In Glenayre Electronics, Inc. v. Jackson, et al. (Fed. Cir. April 11, 2006), the court held that Jackson's acceptance of remittitur damages against Declaratory Judgment plaintiff Glenayre prevented Jackson from litigating indirect infringement counterclaims against Glenayre’s customers. According to Circuit Judge Prost,

the case did "not fit within one of the exceptions to the basic rule that when the indirect infringer does not cause the original infringement but merely prolongs an infringing use of a product by providing supplies or spare parts." See also, e.g., Aro Mfg. Co. v. Convertible Top Replacement Co., 377 U.S. 476, 508 (1964) ("Aro II") (noting that, in a proper case against a contributor infringer that prolongs use of an infringing product, a patent owner might be able to obtain an injunction; recover damages based on the prolongation of the use; obtain punitive or increased damages for willful or bad-faith infringement; and perhaps damages primarily caused by the direct infringer when those damages could not be recovered from the direct infringer); King Instrument Corp. v. Otari Corp., 814 F.2d 1560, 1563-64 (Fed. Cir. 1987) (authorizing separate proceedings to resolve the appropriate amount of damages for (1) infringing sales of machines and (2) potential indirect infringement in the form of sales of spare parts, including spare parts used for reconstruction to extend the useful life of the machines and spare parts associated with new machine sales for which the patentee had not already been compensated)
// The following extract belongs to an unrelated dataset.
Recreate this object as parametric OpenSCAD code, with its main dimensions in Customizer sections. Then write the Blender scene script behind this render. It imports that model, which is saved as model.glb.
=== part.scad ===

. . . We conclude that, as a matter of law, Jackson has been fully compensated for infringement of the ’900 patent by the manufacture and sale of Glenayre’s products and the use of the same products by Glenayre’s customers. Jackson may not collaterally challenge the district court’s previous judgment that he is entitled to only $2.65 million rather than $12 million in damages for the manufacture, sale, and use of Glenayre’s products that infringe the ’900 patent, because that judgment, which was affirmed in a previous appeal, disposed of his current argument that he should be awarded greater damages based on the benefits Glenayre’s customers enjoyed
by using products sold by Glenayre. Furthermore, Jackson is not entitled to a second trial as a matter of right simply because the district court stayed his counterclaims of indirect infringement.

. . . To summarize, the problem here boils down to the fact that Jackson accepted the district court’s remittitur, which rejected the same argument he makes here, that a jury should award damages based on evidence showing the benefits of Glenayre’s customers’ infringing use of Glenayre’s products. Even if Jackson were to succeed in convincing a new jury that the customers directly infringe the ’900 patent, the issue of the appropriate damages award based on that infringement has already been litigated to a final judgment. Jackson is therefore barred from raising arguments before us that he chose not to raise in the prior appeal.


In effect, Jackson attempts an end run around his collected, unappealable remitted damages award by arguing that that award does not fully compensate him for infringement of the ’900 patent. In the attempt, Jackson misapplies three Supreme Court cases, Birdsell, Union Tool, and Aro II, failing to come to terms with the significance of the fact that, after we affirmed the district court’s judgment, Glenayre subsequently paid the remitted damages award to Jackson in full. . . .


However, in Circuit Judge Newmann's dissenting view, the remittitur did not apply to the severed counterclaims relating to indirect infringement by customers and "the majority incorrectly held that there cannot be contributory infringement by a diect infringer:"
The judgment that was subject to the remittitur is the judgment after the
jury trial, a trial that was limited to Glenayre's direct infringement. That
judgment was appealed by Glenayre, not Jackson. That judgment and the remitted
damages for Glenayre's direct infringement are not under collateral attack by
Jackson. . . . and are not at issue.

This appeal relates solely to the stayed counterclaims for Glenayre's contributory and induced infringement based on direct infringement by Glenayre's customers. These counterclaims were excluded from the jury trial. The district court decided, after this court affirmed the Rule 54(b) judgment of direct infringement, to dismiss the counterclaims without further proceedings. The district court, today affirmed by the panel majority, incorrectly held that there cannot be contributory infringement by a direct infringer. From this ruling and its flawed premises, I respectfully dissent.